I'm a good babbler. Okay, we have seven minutes, so I'm not going to go into the next one, because the next part is where the teaching of the five ranks begins. five positions. And I've given you this material which we can take a look at. The piece on the top is from Charles Luck. Chan and Zen Teaching, second series. It's an old book. And this was the first, he had the first translation of the Jewel Mirror Samadhi. And he made this diagram.

[65:36]

And the diagram, I'll explain that next time. I don't want to explain it now. You can look it over. But the diagram talks about the five positions in terms of the circles, and also in terms of the trigrams and hexagrams of the I Ching.
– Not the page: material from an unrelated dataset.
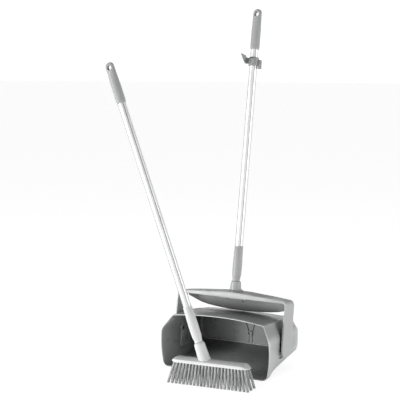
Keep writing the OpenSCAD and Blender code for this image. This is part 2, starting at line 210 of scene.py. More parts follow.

And the trigrams and the hexagrams of the I Ching is not something we'll study, but it's just interesting that he used You know, the trigrams and hexagrams, the I Ching is one of the five books of Chinese literature, the five wisdom books of Chinese literature, and it's the book of divination. And I think most people know what the I Ching is, and you have the arrow, stick, stocks, and you let them go, and then you tell your fortune.

[66:41]

So, very ancient book. And Dong Shan, being Chinese, used this I Ching to to draw on as an example for the five positions. And if you notice, when we laid the bricks out here on the patio, we put a diagram of the five positions according to I Ching, the trigrams and hexagrams. So that's what that is out there. So I'll explain that when we talk about this next time. And what this funny looking thing down at the bottom is, it looks like a cow's head. But it's not.

[67:46]

And then the next part, which is the six pages, is Haku and Zenji's commentary on the five ranks, which is quite wonderful. And so I want to go through that with you. So you can look that over this week. And we'll talk about it this week. You'll notice in the first page, I didn't Xerox all of Charles Luck's translation of the Hokyo Zamai.

[68:55]

It's just the page on the left is part of it, and then it comes to the part where he talks about the five ranks. And that's when he has the diagram. That's when he presents. You see that? That's when he presents. CHARGE!